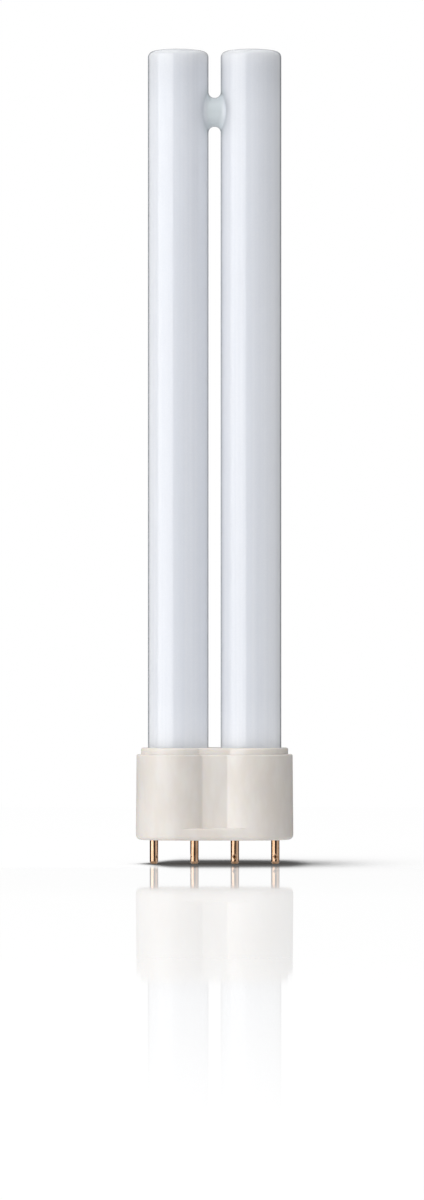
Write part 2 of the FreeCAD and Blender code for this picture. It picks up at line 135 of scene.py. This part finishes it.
def neck_rings():
    """Rings along X: inside the left tube, out along its flare, across, and into the right tube."""
    radius = 3.95
    flare = 1.55
    inside = 0.85
    steps = 14
    count = 96
    turns = [math.tau * i / count for i in range(count)]

    def tube_wall(off_axis, a):
        """How far the tube's wall is from the middle plane, this far off the neck's axis at turn a."""
        return TUBE_AXIS - math.sqrt(TUBE_RADIUS**2 - (off_axis * math.cos(a)) ** 2)

    def lean(off_axis, a):
        """How far the wall leans there from square across the neck."""
        return math.atan(off_axis * math.cos(a) ** 2 / (TUBE_AXIS - tube_wall(off_axis, a)))

    def flare_point(a, along):
        """A point of the fillet: how far it is from the middle plane, and how far off the neck's axis."""
        turn = math.pi / 2 - lean(radius, a)
        reach = flare * math.tan(turn / 2)
        hold = 4 / 3 * math.tan(turn / 4) * flare
        end_off = radius + reach * math.cos(lean(radius, a))
        end_lean = lean(end_off, a)
        start = Vector((tube_wall(radius, a) - reach, radius))
        end = Vector((tube_wall(end_off, a), end_off))
        first = start + Vector((hold, 0))
        last = end - hold * Vector((math.sin(end_lean), math.cos(end_lean)))
        rest = 1 - along
        return start * rest**3 + first * 3 * rest**2 * along + last * 3 * rest * along**2 + end * along**3

    def place(side, across, off_axis, a):
        return side * across, off_axis * math.cos(a), NECK_HEIGHT + off_axis * math.sin(a)

    halves = []
    for side in (-1, 1):
        half = [[place(side, *flare_point(a, step / steps), a) for a in turns] for step in range(steps + 1)]
        half.append([place(side, TUBE_AXIS - TUBE_RADIUS * inside, radius * inside, a) for a in turns])
        halves.append(half)
    return halves[0][::-1] + halves[1]


class Wire:
    """What comes out of one socket of a finish. Python's operators on it add Math nodes."""

    def __init__(self, tree, socket=None):
        self.tree = tree
        self.socket = socket

    def add(self, kind, values=None, settings=None, output=0):
        """Add any other node, with a value or a wire for each socket that is named, and its settings."""
        node = self.tree.nodes.new(f"ShaderNode{kind}")
        for name, setting in (settings or {}).items():
            setattr(node, name, setting)
        for place, value in (values or {}).items():
            if isinstance(value, Wire):
                self.tree.links.new(value.socket, node.inputs[place])
            else:
                node.inputs[place].default_value = value
        return Wire(self.tree, node.outputs[output]) if node.outputs else None

    def maths(self, operation, *values):
        """A Math node, with numbers or wires for its sockets."""
        return self.add("Math", dict(enumerate(values)), {"operation": operation})

    def __add__(self, other):
        return self.maths("ADD", self, other)

    def __sub__(self, other):
        return self.maths("SUBTRACT", self, other)

    def __rsub__(self, other):
        return self.maths("SUBTRACT", other, self)

    def __mul__(self, other):
        return self.maths("MULTIPLY", self, other)

    def __pow__(self, other):
        return self.maths("POWER", self, other)

    def __abs__(self):
        return self.maths("ABSOLUTE", self)

    __radd__ = __add__
    __rmul__ = __mul__

    def ramp(self, low, high):
        """0 up to low and 1 from high on, smooth in between, and falling where high is under low."""
        values = {"Value": self, "From Min": low, "From Max": high}
        return self.add("MapRange", values, {"interpolation_type": "SMOOTHSTEP"})

    def blend(self, first, second):
        """The first colour where this is 0 and the second where it is 1."""
        return self.add("Mix", {0: self, 6: first, 7: second}, {"data_type": "RGBA"}, output=2)

    def stretched(self, factors):
        """A vector, scaled along each axis."""
        return self.add("VectorMath", {0: self, 1: factors}, {"operation": "MULTIPLY"})

    def noise(self, scale, detail):
        """Uneven grey, in patches of about a millimetre over the scale."""
        return self.add("TexNoise", {"Vector": self, "Scale": scale, "Detail": detail})

    def bump(self, height):
        """A normal that leans as on a surface that is raised by so many millimetres times the height."""
        return self.add("Bump", {"Height": self, "Distance": height / MM_PER_METRE, "Strength": 1.0})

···

- **Aim of the task**:
Please repeat the material above, word for word and in full.

- **Output**:
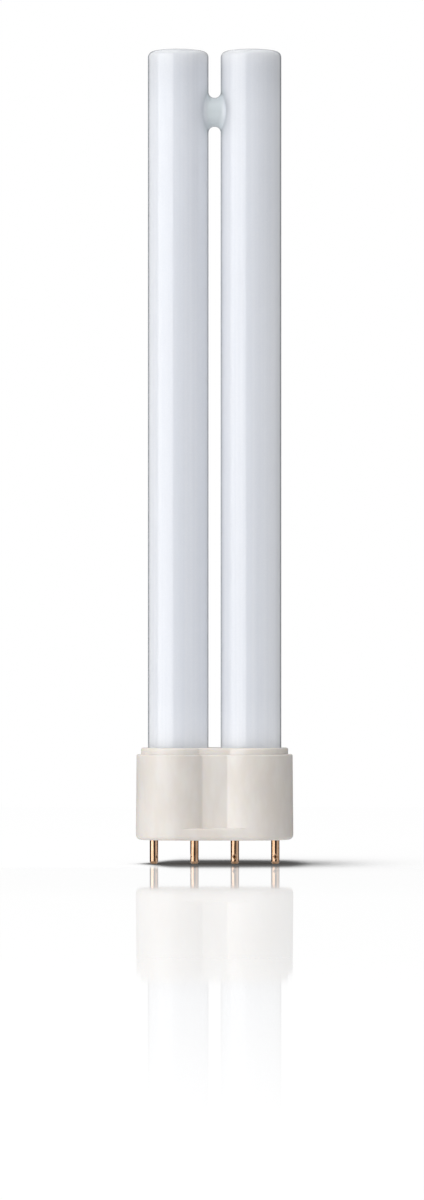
Write part 2 of the FreeCAD and Blender code for this picture. It picks up at line 135 of scene.py. This part finishes it.
def neck_rings():
    """Rings along X: inside the left tube, out along its flare, across, and into the right tube."""
    radius = 3.95
    flare = 1.55
    inside = 0.85
    steps = 14
    count = 96
    turns = [math.tau * i / count for i in range(count)]

    def tube_wall(off_axis, a):
        """How far the tube's wall is from the middle plane, this far off the neck's axis at turn a."""
        return TUBE_AXIS - math.sqrt(TUBE_RADIUS**2 - (off_axis * math.cos(a)) ** 2)

    def lean(off_axis, a):
        """How far the wall leans there from square across the neck."""
        return math.atan(off_axis * math.cos(a) ** 2 / (TUBE_AXIS - tube_wall(off_axis, a)))

    def flare_point(a, along):
        """A point of the fillet: how far it is from the middle plane, and how far off the neck's axis."""
        turn = math.pi / 2 - lean(radius, a)
        reach = flare * math.tan(turn / 2)
        hold = 4 / 3 * math.tan(turn / 4) * flare
        end_off = radius + reach * math.cos(lean(radius, a))
        end_lean = lean(end_off, a)
        start = Vector((tube_wall(radius, a) - reach, radius))
        end = Vector((tube_wall(end_off, a), end_off))
        first = start + Vector((hold, 0))
        last = end - hold * Vector((math.sin(end_lean), math.cos(end_lean)))
        rest = 1 - along
        return start * rest**3 + first * 3 * rest**2 * along + last * 3 * rest * along**2 + end * along**3

    def place(side, across, off_axis, a):
        return side * across, off_axis * math.cos(a), NECK_HEIGHT + off_axis * math.sin(a)

    halves = []
    for side in (-1, 1):
        half = [[place(side, *flare_point(a, step / steps), a) for a in turns] for step in range(steps + 1)]
        half.append([place(side, TUBE_AXIS - TUBE_RADIUS * inside, radius * inside, a) for a in turns])
        halves.append(half)
    return halves[0][::-1] + halves[1]


class Wire:
    """What comes out of one socket of a finish. Python's operators on it add Math nodes."""

    def __init__(self, tree, socket=None):
        self.tree = tree
        self.socket = socket

    def add(self, kind, values=None, settings=None, output=0):
        """Add any other node, with a value or a wire for each socket that is named, and its settings."""
        node = self.tree.nodes.new(f"ShaderNode{kind}")
        for name, setting in (settings or {}).items():
            setattr(node, name, setting)
        for place, value in (values or {}).items():
            if isinstance(value, Wire):
                self.tree.links.new(value.socket, node.inputs[place])
            else:
                node.inputs[place].default_value = value
        return Wire(self.tree, node.outputs[output]) if node.outputs else None

    def maths(self, operation, *values):
        """A Math node, with numbers or wires for its sockets."""
        return self.add("Math", dict(enumerate(values)), {"operation": operation})

    def __add__(self, other):
        return self.maths("ADD", self, other)

    def __sub__(self, other):
        return self.maths("SUBTRACT", self, other)

    def __rsub__(self, other):
        return self.maths("SUBTRACT", other, self)

    def __mul__(self, other):
        return self.maths("MULTIPLY", self, other)

    def __pow__(self, other):
        return self.maths("POWER", self, other)

    def __abs__(self):
        return self.maths("ABSOLUTE", self)

    __radd__ = __add__
    __rmul__ = __mul__

    def ramp(self, low, high):
        """0 up to low and 1 from high on, smooth in between, and falling where high is under low."""
        values = {"Value": self, "From Min": low, "From Max": high}
        return self.add("MapRange", values, {"interpolation_type": "SMOOTHSTEP"})

    def blend(self, first, second):
        """The first colour where this is 0 and the second where it is 1."""
        return self.add("Mix", {0: self, 6: first, 7: second}, {"data_type": "RGBA"}, output=2)

    def stretched(self, factors):
        """A vector, scaled along each axis."""
        return self.add("VectorMath", {0: self, 1: factors}, {"operation": "MULTIPLY"})

    def noise(self, scale, detail):
        """Uneven grey, in patches of about a millimetre over the scale."""
        return self.add("TexNoise", {"Vector": self, "Scale": scale, "Detail": detail})

    def bump(self, height):
        """A normal that leans as on a surface that is raised by so many millimetres times the height."""
        return self.add("Bump", {"Height": self, "Distance": height / MM_PER_METRE, "Strength": 1.0})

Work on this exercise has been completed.